This is a very short summary of Randal’s paper that probably doesn’t do justice, but it gets the point across. Simply put, war destroys people and scars the minds of men. Even William Lane Craig who controversially defends God’s commanding of genocide notes this, “Ironically, I think the most difficult part of this whole debate is the apparent wrong done to the Israeli soldiers themselves. Can you imagine what it would be like to have to break into some house and kill a terrified woman and her children? The brutalizing effect on these Israeli soldiers is disturbing” (5). Rauser also urges us to imagine the “type of effect would the bludgeoning of babies, children, women and the elderly have had upon the Israelites? Imagine the psychological agony of an Israelite soldier divinely commanded to hack up a Canaanite toddler one day only to bounce his Israelite toddler on his knee the next. It is hardly surprising then that the Israelites evince the subsequent brutalizing effect of war” (9)
So, why is this problematic? Firstly, because we find an all loving, and all good, God commanding his children to commit indiscriminate genocide simply because the people were in a land that Israel wanted. Secondly, because the genocidal commands that God allegedly gives to his people ends up destroying his very own people. In other words, God is commanding his people to do something that he knows will end up destroying many of them (mentally and emotionally) just as it destroys the victims (physically). I believe that an all loving God would never knowingly command such a thing, and as soon as he does then he can no longer be said to be all loving and all good. And if God is not all loving then he is not morally perfect, and therefore he would be less than God.
I also think that by putting the conquest narratives within the ancient context goes a long way in explaining why we find this in the Bible. For example, wars in the ancient world were very common and often unavoidable. Back then life was primitive and often survival would depend on the size of one’s army, city walls, and how well one could wield the shield and sword. And since the Bible is itself a product of the ancient world that produced it, it is hardly surprising that we find such content within its pages. The Bible is not some otherworldly book that God dropped out of heaven like some manual. Rather, it is a product of a fallen world, written by fallen men, although it is to those very men who God revealed himself to.
Finally, I also want to make several quick comments on the author’s propagation that because the Canaanites were “an immoral indigenous society” that this somehow opens the door for “justice” through genocide. True, the Canaanites were morally evil in several ways including child sacrifice, bestiality and so on. However, this is hardly warrant for justice through genocide. Why?

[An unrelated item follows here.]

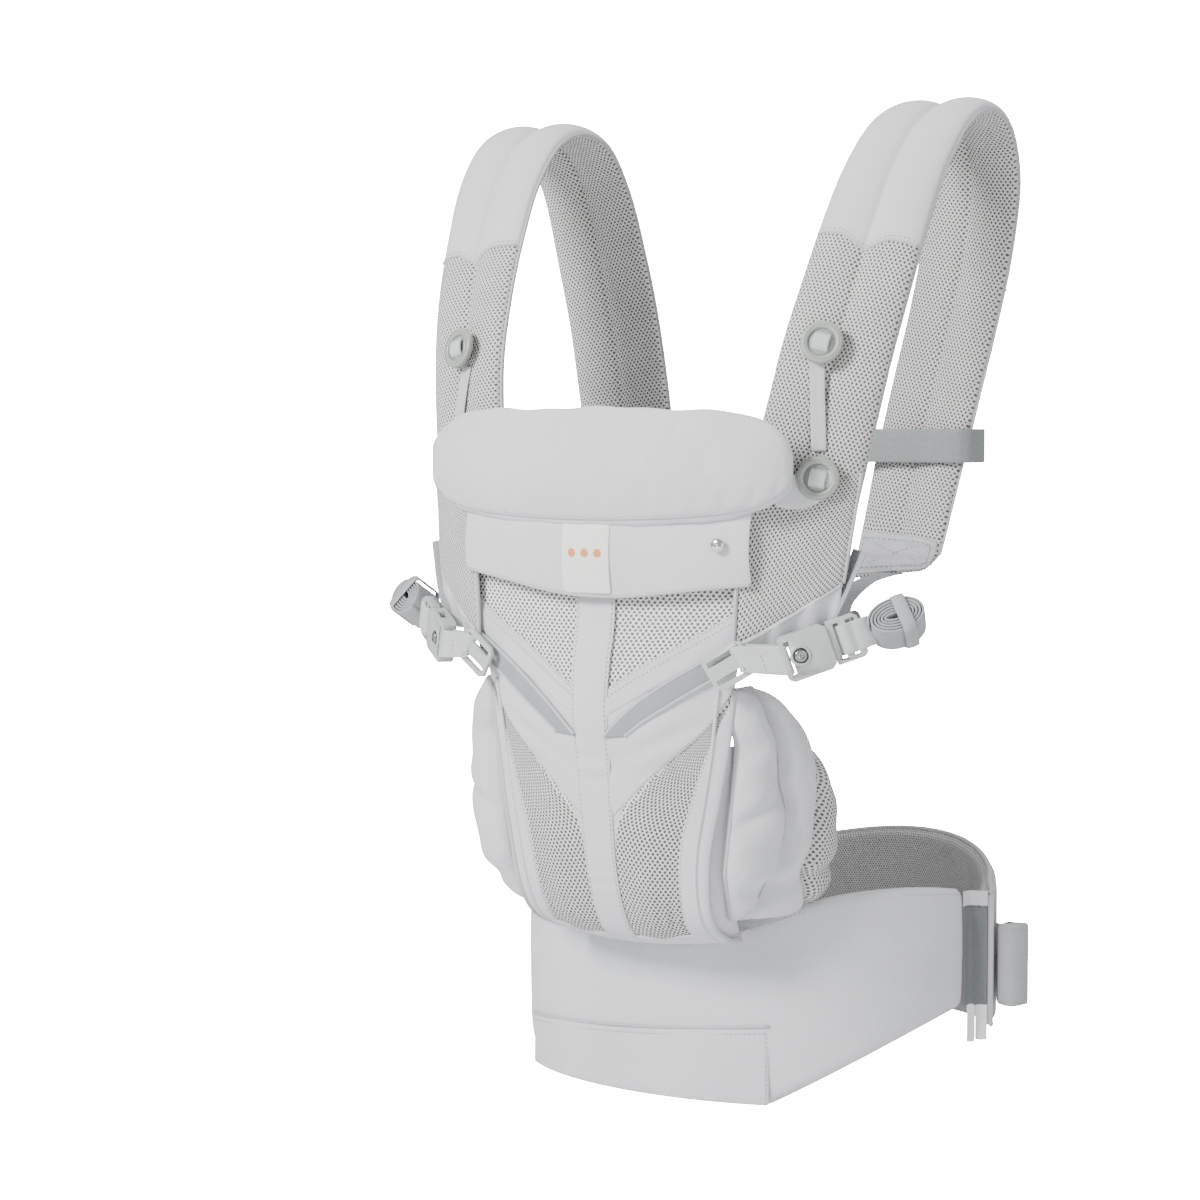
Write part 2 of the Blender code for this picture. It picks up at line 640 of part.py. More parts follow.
def build_chest_strap():
    """Webbing round each strap's back part, and the buckle between them."""
    up = Vector((0, 0, 1))
    for side, word in SIDE_NAME.items():
        face = CHEST_FACE_Y / MM
        route = [(25.4, face), (80, face), (120, face), (160, face), (169, face + 2), (173.5, face + 9)]
        route += [(173.5, 46), (166, 53), (150, 53), (128, 54), (100, 55)]
        path = [Vector((x * side, y, CHEST_HEIGHT / MM)) * MM for x, y in route]
        if side < 0:
            path[0].x = -25.6 * MM
        widths = [WEB_NARROW] * len(path)
        ribbon(f"chest_webbing_{word}", "dark_webbing", path, [up] * len(path), widths, 1.6 * MM)
    start = Vector((25 * MM, CHEST_FACE_Y, CHEST_HEIGHT))
    buckle(("chest_buckle_female", "chest_buckle_male"), start, (-1, 0, 0), up, 0.88)


def main():
    clear_scene()
    build_belt()
    build_lumbar()
    build_waist_buckle(build_waist_webbing())
    build_panel()
    build_tapes_and_guides()
    build_leg_pads()
    build_pillow()
    build_pillow_tabs()
    build_hood()
    build_straps()
    build_chest_strap()


main()
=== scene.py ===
import json
import math

import bmesh
import bpy
import numpy as np
from mathutils import Matrix, Vector


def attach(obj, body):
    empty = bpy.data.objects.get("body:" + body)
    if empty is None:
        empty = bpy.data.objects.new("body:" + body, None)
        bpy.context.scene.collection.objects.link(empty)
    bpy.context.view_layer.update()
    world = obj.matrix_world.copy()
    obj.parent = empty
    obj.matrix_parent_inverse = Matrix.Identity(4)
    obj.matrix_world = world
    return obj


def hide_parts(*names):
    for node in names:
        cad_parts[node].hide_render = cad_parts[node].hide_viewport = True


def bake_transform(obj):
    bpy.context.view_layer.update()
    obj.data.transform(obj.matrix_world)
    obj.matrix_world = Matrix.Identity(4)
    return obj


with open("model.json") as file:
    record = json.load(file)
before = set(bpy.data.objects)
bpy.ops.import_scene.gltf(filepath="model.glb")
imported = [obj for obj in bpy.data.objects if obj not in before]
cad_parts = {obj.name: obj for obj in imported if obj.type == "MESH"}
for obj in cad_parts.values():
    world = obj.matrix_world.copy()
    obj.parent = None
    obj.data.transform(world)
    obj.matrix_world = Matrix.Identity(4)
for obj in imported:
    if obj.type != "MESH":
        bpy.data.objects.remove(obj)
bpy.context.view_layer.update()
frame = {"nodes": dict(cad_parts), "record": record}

NODES = frame["nodes"]
MM = 0.001
SIDES = {1: "left_shoulder", -1: "right_shoulder"}
FLIPS = {side: np.array([side, 1, 1]) for side in SIDES}

# Camera and studio.
CAMERA_TURN, CAMERA_RISE = math.radians(33.0), math.radians(3.5)
CAMERA_LENS, CAMERA_SENSOR = 88.0, 36.0
CAMERA_DISTANCE = 2.05
CAMERA_TARGET = Vector((0, -0.205, 0.3673))
LIGHT_TARGET = Vector((0, -0.05, 0.35))
FLOOR_HALF, FLOOR_HEIGHT = 6, -0.004
AMBIENT_GLOW, BACKGROUND_GLOW, FLOOR_GLOW = 0.56, 40.0, 38.0

# Cloth and stitches.
PUFF_PRESSURE, PUFF_FRAMES = 45.0, 18
STITCH_POINTS = 200
DOT_HALF_PITCH = 5.2 * MM

# ---------------------------------------------------------------- numbers shared with the CAD

RING = (164 * MM, 113 * MM)
# The belt's middle and how far it reaches to each side, in degrees round the ring.
BELT_TURN, BELT_REACH = -10.0, 106.0
POCKET_FROM, POCKET_TO = -52, 29
LUMBAR_FROM, LUMBAR_TO = 97.0, 199.0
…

Because the real motive was not the sins of the Canaanite people. Rather that is just the theological justification used to open the door for a mass invasion; in other words, the Israelites were garnering divine justification for their conquests. However, the real motivation was the land, and the Canaanites happened to find themselves within the land that they Israelites wanted. This is further a problematic proposal since the Canaanites are hardly unique in terms of sinning, especially sinning in the ways that the Bible says that they did. Israel sinned (and there is even good biblical warrant that primitive Israel condoned child sacrifice itself; see Micah and Exodus), the other surrounding nations sinned, and we still sin; but it wasn’t the surrounding nations that Israel wanted; rather it was Canaan. And that is why we find the biblical authors dressing the Canaanites up in such a way as to make them seem like moral abominations worthy of judgment. Simply put, it is propaganda. Thirdly, the Israelites were essentially undertaking human sacrifice themselves in their merciless slaughtering of the Canaanites. So one should caution in making the argument that because the Canaanites performed child sacrifice to their false gods that this somehow opens the door for the Canaanites themselves to be sacrificed by the Israelites; the conquest narratives also give clear instructions for the Israelites to kill everything that breathes (which included children) (Josh. 6:22, 24). According to Susan Niditch “the war demanded by God always including the annihilation of men, women, and children, other times including also the killing of domestic animals, the wanton destruction of whole cities, and the reduction of all cultural artifacts to rubble” (6). So, essentially one making this argument says that part of the reason for punishing the Canaanites is that they sacrificed their children. However, the punishment against the Canaanites includes sacrificing their children.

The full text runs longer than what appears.